Il convient également de confirmer le jugement en ce qu'il a condamné M. X à payer au syndicat UNITAM la somme de 2 500 F (soit 381,12 euros) et, y ajoutant, d'octroyer à la partie civile la somme de 500 euros au titre des frais irrépétibles élevés en cause d'appel.

La cour déboutera le syndicat UNITAM de sa demande de publication du présent arrêt, la prévention portant sur une très courte période et la société Y ayant cessé d'utiliser la publicité litigieuse dès le mois de juillet 1999, à la demande d'ailleurs du syndicat UNITAM.

Enfin, il y a lieu de confirmer le jugement en ce qu'il a déclaré la société Y civilement responsable.

V - Sur les demandes de M. X

La cour ayant confirmé le jugement sur la déclaration de culpabilité, il y a lieu de débouter M. X de sa demande à l'égard des parties civiles pour abus de citation directe.

Par ailleurs, le prévenu ne saurait réclamer des sommes en application de l'article 475-1 du Code de procédure pénale, le bénéfice de ces dispositions étant réservé aux parties civiles.
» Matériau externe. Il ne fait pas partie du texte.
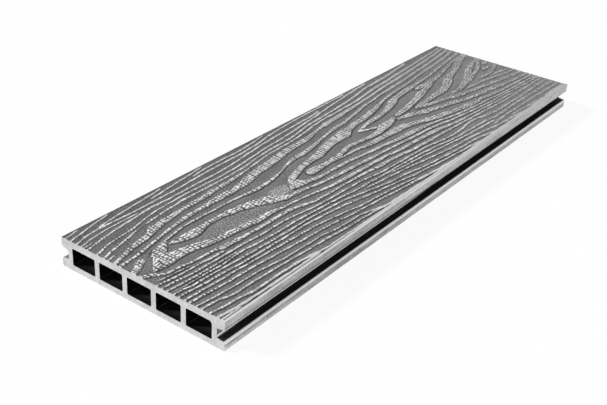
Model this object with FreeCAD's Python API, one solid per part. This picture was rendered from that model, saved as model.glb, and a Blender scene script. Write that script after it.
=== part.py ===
"""Hollow decking board: one extruded length of wood-plastic composite, with a row of chambers
inside and a clip groove along each long edge.

Units are millimetres. X runs across the board, Y along it and Z up. The origin is the centre of
the underside. The walking face is modelled at the height of its raised grain.
"""

import math
import os

import FreeCAD
import Part

# Overall size
BOARD_LENGTH = 500.0
BOARD_WIDTH = 146.0
BOARD_HEIGHT = 24.0

# Walls around the chambers
CHAMBER_COUNT = 5
TOP_WALL = 6.1
BOTTOM_WALL = 4.4
SIDE_WALL = 4.0
WEB_THICKNESS = 4.2

# Clip grooves. The flare is how far the floor and the roof each lean away from the root.
LOWER_LIP_HEIGHT = 7.0
GROOVE_MOUTH_HEIGHT = 8.6
GROOVE_FLARE = 0.7
GROOVE_DEPTH = 6.4

# Corner radii
WALKING_EDGE_RADIUS = 0.8
LEFT_UPPER_LIP_RADIUS = 2.4
RIGHT_UPPER_LIP_RADIUS = 1.2
LOWER_LIP_RADIUS = 1.4
GROOVE_ROOT_RADIUS = 0.8
UNDERSIDE_EDGE_RADIUS = 0.6
CHAMBER_RADIUS = 1.0
# The right-hand chamber has one rounder corner, at the top beside the side wall.
RIGHT_SHOULDER_RADIUS = 2.4

HALF_WIDTH = BOARD_WIDTH / 2
ROOT_X = HALF_WIDTH - GROOVE_DEPTH
CHAMBER_ROW_WIDTH = 2 * (ROOT_X - SIDE_WALL)
CHAMBER_WIDTH = (CHAMBER_ROW_WIDTH - (CHAMBER_COUNT - 1) * WEB_THICKNESS) / CHAMBER_COUNT


def round_at(before, corner, after, radius):
    """Where a round of that radius starts, has its middle and ends at a corner of the outline."""
    to_before = (before - corner).normalize()
    to_after = (after - corner).normalize()
    half_angle = to_before.getAngle(to_after) / 2
    along = radius / math.tan(half_angle)
    bisector = (to_before + to_after).normalize()
    middle = corner + bisector * (radius / math.sin(half_angle) - radius)
    return corner + to_before * along, middle, corner + to_after * along


def rounded_face(corners):
    """A face of the cross-section, from its corners in order round it, each (x, z, radius)."""
    points = [FreeCAD.Vector(x, 0, z) for x, z, _ in corners]
    rounds = []
    for i, (_, _, radius) in enumerate(corners):
        after = points[(i + 1) % len(points)]
        rounds.append(round_at(points[i - 1], points[i], after, radius))
    edges = []
    for (start, middle, end), (next_start, _, _) in zip(rounds, rounds[1:] + rounds[:1]):
        edges.append(Part.Arc(start, middle, end).toShape())
        edges.append(Part.LineSegment(end, next_start).toShape())
    return Part.Face(Part.Wire(edges))


def long_edge_corners(side, upper_lip_radius):
    """One long edge of the board, from the underside up to the walking face; side is -1 or 1."""
    upper_lip_height = LOWER_LIP_HEIGHT + GROOVE_MOUTH_HEIGHT
    return [
        (side * HALF_WIDTH, 0, UNDERSIDE_EDGE_RADIUS),
        (side * HALF_WIDTH, LOWER_LIP_HEIGHT, LOWER_LIP_RADIUS),
        (side * ROOT_X, LOWER_LIP_HEIGHT + GROOVE_FLARE, GROOVE_ROOT_RADIUS),
        (side * ROOT_X, upper_lip_height - GROOVE_FLARE, GROOVE_ROOT_RADIUS),
        (side * HALF_WIDTH, upper_lip_height, upper_lip_radius),
        (side * HALF_WIDTH, BOARD_HEIGHT, WALKING_EDGE_RADIUS),
    ]


def outer_section():
    """The board's outline: up the right-hand edge, across the top and down the left-hand edge."""
    right_edge = long_edge_corners(1, RIGHT_UPPER_LIP_RADIUS)
    left_edge = long_edge_corners(-1, LEFT_UPPER_LIP_RADIUS)
    return rounded_face(right_edge + left_edge[::-1])


def chamber_section(index):
    """The outline of one chamber, counted from the left."""
    left = -CHAMBER_ROW_WIDTH / 2 + index * (CHAMBER_WIDTH + WEB_THICKNESS)
    right = left + CHAMBER_WIDTH
    top = BOARD_HEIGHT - TOP_WALL
    is_rightmost = index == CHAMBER_COUNT - 1
    shoulder_radius = RIGHT_SHOULDER_RADIUS if is_rightmost else CHAMBER_RADIUS
    return rounded_face(
        [
            (left, BOTTOM_WALL, CHAMBER_RADIUS),
            (right, BOTTOM_WALL, CHAMBER_RADIUS),
            (right, top, shoulder_radius),
            (left, top, CHAMBER_RADIUS),
        ]
    )


def decking_board():
    """The section with its chambers cut out, extruded along Y and centred on the origin."""
    chambers = [chamber_section(i) for i in range(CHAMBER_COUNT)]
    section = outer_section().cut(chambers)
    board = section.extrude(FreeCAD.Vector(0, BOARD_LENGTH, 0))
    board.translate(FreeCAD.Vector(0, -BOARD_LENGTH / 2, 0))
    return board.Solids[0]


os.makedirs("parts", exist_ok=True)
board = decking_board()
board.exportStep("parts/decking_board.step")
print(f"decking_board: {board.Volume / 1000:.1f} cm3, valid {board.isValid()}")
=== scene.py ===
"""Looks of the hollow decking board: embossed grain on the walking face, sawn ends, hollows darkened
with painted shade.

Named lengths and the grain table are in millimetres. X runs across the board, Y along it with the
near end at -Y, and Z up. The camera looks at the near end from the right.
"""

import math

import bpy
import numpy as np
from mathutils import Matrix, Vector
from mathutils.geometry import tessellate_polygon


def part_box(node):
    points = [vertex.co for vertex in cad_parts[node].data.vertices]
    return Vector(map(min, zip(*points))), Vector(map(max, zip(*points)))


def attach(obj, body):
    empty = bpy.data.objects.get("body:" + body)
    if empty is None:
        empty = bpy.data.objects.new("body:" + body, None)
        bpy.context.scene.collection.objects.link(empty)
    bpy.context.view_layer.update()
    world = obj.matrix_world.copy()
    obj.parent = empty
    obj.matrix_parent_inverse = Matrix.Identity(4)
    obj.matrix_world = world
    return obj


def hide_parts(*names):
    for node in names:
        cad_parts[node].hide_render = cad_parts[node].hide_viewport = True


bl_info = {
    "name": "Decking board looks",
    "version": (1, 0, 0),
    "blender": (4, 5, 0),
    "location": "3D View > Sidebar > Decking board",
    "description": "Builds the embossed decking board and its stage",
    "category": "Object",
}

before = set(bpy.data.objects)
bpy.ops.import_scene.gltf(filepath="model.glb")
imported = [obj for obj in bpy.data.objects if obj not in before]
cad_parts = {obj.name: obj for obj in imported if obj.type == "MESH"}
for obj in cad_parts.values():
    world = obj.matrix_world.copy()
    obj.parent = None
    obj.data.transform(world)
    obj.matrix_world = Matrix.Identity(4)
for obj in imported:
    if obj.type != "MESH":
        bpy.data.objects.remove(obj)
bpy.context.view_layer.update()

MM = 0.001

# Size of the board
LOWEST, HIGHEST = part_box("decking_board")
BOARD_WIDTH, BOARD_LENGTH, BOARD_HEIGHT = (round(side / MM, 2) for side in HIGHEST - LOWEST)
HALF_WIDTH = BOARD_WIDTH / 2
HALF_LENGTH = BOARD_LENGTH / 2

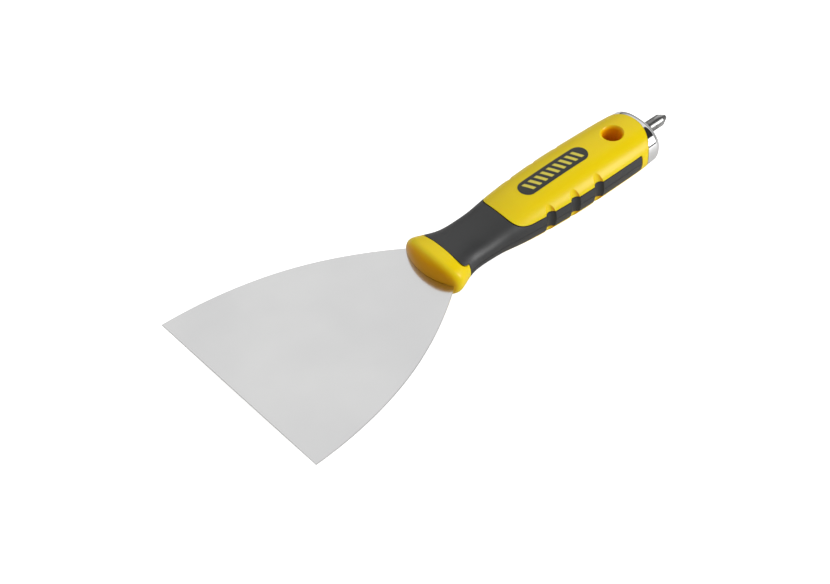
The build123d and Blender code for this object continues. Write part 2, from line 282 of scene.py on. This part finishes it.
def cap_chrome():
    """Bright chrome plate with faint polishing haze."""
    n = Nodes("bright_chrome")
    haze = n.noise(90.0, detail=4.0, roughness=0.6)
    ripple = n.noise(220.0, detail=1.0)
    return n.set(Base_Color=n.mix(haze, *CHROME_TINTS), Metallic=1.0,
                 Roughness=n.spread(haze, 0.03, 0.07), Normal=n.bump(ripple, 0.00002))


def turned_steel(name, colour, roughness):
    """Plain machined steel with tool marks round the tool's axis."""
    n = Nodes(name)
    marks = n.noise(1500.0, detail=2.0, vector=n.stretched((1.0, 0.05, 0.05)))
    darker = tuple(part * TOOL_MARK_DARKENING for part in colour)
    return n.set(Base_Color=n.mix(marks, darker, colour), Metallic=1.0,
                 Roughness=n.spread(marks, roughness - 0.05, roughness + 0.08),
                 Normal=n.bump(marks, 0.000006))


def bit_steel():
    """Sand-blasted grey tool steel, worn brighter on the edges of the point."""
    n = Nodes("blasted_bit_steel")
    blast = n.noise(4500.0, detail=3.0, roughness=0.7)
    cloud = n.noise(300.0, detail=3.0)
    edge = n.add("ShaderNodeNewGeometry").outputs["Pointiness"]
    worn = n.mix(n.spread(edge, 0.0, 1.0, 0.52, 0.60), n.mottle(cloud, BIT_TINTS), WORN_BIT)
    return n.set(Base_Color=worn, Metallic=1.0, Roughness=n.spread(blast, 0.24, 0.36),
                 Normal=n.bump(blast, 0.000005))


MATERIALS = {
    "blade": blade_steel(),
    "handle_shell": yellow_plastic(),
    "soft_grip": grip_rubber(),
    "tang_carrier": carrier_plastic(),
    "upper_badge": badge_print(),
    "end_cap": cap_chrome(),
    "bit_socket": turned_steel("turned_socket_steel", SOCKET_STEEL, 0.30),
    "retaining_ring": turned_steel("spring_wire_steel", SPRING_STEEL, 0.25),
    "bit_magnet": turned_steel("nickel_plate", NICKEL, 0.18),
    "screwdriver_bit": bit_steel(),
}
MATERIALS["lower_badge"] = MATERIALS["upper_badge"]

for name, material in MATERIALS.items():
    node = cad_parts[name]
    node.data.materials.clear()
    node.data.materials.append(material)


# ---- Floor, light and camera -------------------------------------------------------
def make_floor():
    """A light table under the handle."""
    mesh = bpy.data.meshes.new("floor")
    grid = bmesh.new()
    bmesh.ops.create_grid(grid, x_segments=1, y_segments=1, size=FLOOR_SIZE / 2.0)
    grid.to_mesh(mesh)
    grid.free()
    floor = bpy.data.objects.new("floor", mesh)
    scene.collection.objects.link(floor)
    floor.location.z = cad_low.z - FLOOR_GAP
    n = Nodes("light_table")
    seen = n.add("ShaderNodeLightPath").outputs["Is Camera Ray"]
    mesh.materials.append(n.set(
        Base_Color=n.mix(n.noise(60.0), *FLOOR_TINTS), Roughness=0.6,
        Emission_Color=(1.0, 1.0, 1.0), Emission_Strength=n.math("MULTIPLY", seen, FLOOR_GLOW)))


def make_key_light():
    """A soft box that faces the handle."""
    data = bpy.data.lights.new("key_soft_box", "AREA")
    data.shape = "RECTANGLE"
    data.size, data.size_y = KEY_SIZE
    data.energy = KEY_RADIANCE * math.pi * data.size * data.size_y
    light = bpy.data.objects.new("key_soft_box", data)
    scene.collection.objects.link(light)
    away = Vector(KEY_DIRECTION).normalized()
    light.location = HANDLE_MIDDLE + away * KEY_DISTANCE
    light.rotation_euler = (-away).to_track_quat("-Z", "Y").to_euler()


def make_world():
    """Pale studio walls, dark near the horizon and dimmer in front of the blade.

    A black card above the handle's end gives the cap its dark band, and a white card
    widens the key light. The camera sees plain white in their place.
    """
    world = bpy.data.worlds.new("studio")
    scene.world = world
    world.use_nodes = True
    world.node_tree.nodes.clear()
    n = Tree(world.node_tree)
    place = n.add("ShaderNodeTexCoord").outputs["Generated"]

    def grey(level):
        return (level, level, level)

    def ramp(value, *stops):
        node = n.add("ShaderNodeValToRGB")
        stop_list = node.color_ramp.elements
        while len(stop_list) < len(stops):
            stop_list.new(1.0)
        for stop, (position, colour) in zip(stop_list, stops):
            stop.position = position
            stop.color = (*colour, 1.0)
        n.link(value, node.inputs["Fac"])
        return node.outputs["Color"]

    def patch(direction, span, outside, inside):
        """A colour round a direction, and another outside it."""
        node = n.add("ShaderNodeVectorMath", operation="DOT_PRODUCT")
        n.link(place, node.inputs[0])
        node.inputs[1].default_value = Vector(direction).normalized()
        return ramp(node.outputs["Value"], (span[0], outside), (span[1], inside))

    def blend(kind, first, second):
        node = n.add("ShaderNodeMixRGB", blend_type=kind)
        for socket, value in zip(node.inputs, (1.0, first, second)):
            n.feed(socket, value)
        return node.outputs["Color"]

    height = ramp(n.split(place)["Z"], *((at, grey(level)) for at, level in WALL_LEVELS))
    front = patch(FRONT_DIRECTION, FRONT_SPAN, grey(1.0), FRONT_TINT)
    black_card = patch(BLACK_CARD_DIRECTION, BLACK_CARD_EDGE, grey(1.0), grey(BLACK_CARD_LEVEL))
    white_card = patch(KEY_DIRECTION, WHITE_CARD_EDGE, grey(0.0), grey(1.0))
    walls = blend("MULTIPLY", blend("MULTIPLY", height, front), black_card)

    studio = n.add("ShaderNodeBackground")
    n.link(blend("ADD", walls, white_card), studio.inputs["Color"])
    plain = n.add("ShaderNodeBackground")
    plain.inputs["Color"].default_value = (*grey(1.0), 1.0)
    choose = n.add("ShaderNodeMixShader")
    out = n.add("ShaderNodeOutputWorld")
    n.link(n.add("ShaderNodeLightPath").outputs["Is Camera Ray"], choose.inputs["Fac"])
    n.link(studio.outputs[0], choose.inputs[1])
    n.link(plain.outputs[0], choose.inputs[2])
    n.link(choose.outputs[0], out.inputs["Surface"])


def make_camera():
    back = Vector((math.sin(CAMERA_AZIMUTH) * math.cos(CAMERA_ELEVATION),
                   -math.cos(CAMERA_AZIMUTH) * math.cos(CAMERA_ELEVATION),
                   math.sin(CAMERA_ELEVATION)))
    level = Vector((math.cos(CAMERA_AZIMUTH), math.sin(CAMERA_AZIMUTH), 0.0))
    right = Matrix.Rotation(CAMERA_ROLL, 3, back) @ level
    up = back.cross(right)
    data = bpy.data.cameras.new("camera")
    data.lens = CAMERA_LENS
    data.clip_start, data.clip_end = CAMERA_CLIP
    camera = bpy.data.objects.new("camera", data)
    scene.collection.objects.link(camera)
    aim = Vector((EDGE_X + AIM_ALONG, AIM_ACROSS, MID_Z))
    turn = Matrix((right, up, back)).transposed().to_4x4()
    camera.matrix_world = Matrix.Translation(aim + back * CAMERA_DISTANCE) @ turn
    scene.camera = camera


make_floor()
make_world()
make_key_light()
make_camera()
scene.view_settings.view_transform = "Standard"
scene.view_settings.look = "None"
Par ces motifs : LA COUR, Statuant publiquement et contradictoirement, Reçoit les appels du prévenu, de la société Y, du Ministère Public et des parties civiles, Confirme le jugement déféré sur la relaxe du chef d'apposition sur un objet fabriqué du nom d'un lieu autre que celui de sa fabrication, Confirme le jugement déféré sur la déclaration de culpabilité du chef de publicité mensongère et sur le montant de l'amende prononcée, Déboute la société Le Creuset, partie civile, de l'ensemble de ses demandes, Confirme le jugement déféré en ce qu'il a condamné M. X à payer au syndicat UNITAM la somme de 5 000 F (soit 762,25 euros) à titre de dommages-intérêts et celle de 2 500 F (soit 381,12 euros) en application de l'article 475-1 du Code de procédure pénale, Y ajoutant, Condamne M. X à payer au syndicat UNITAM la somme supplémentaire de 500 euros au titre des frais irrépétibles élevés en cause d'appel, Déboute le syndicat UNITAM du surplus de ses demandes, Confirme le jugement en ce qu'il a déclaré la société Y civilement responsable, Déboute M. X de ses demandes à l'égard des parties civiles ; Condamne M. X aux dépens de l'action civile.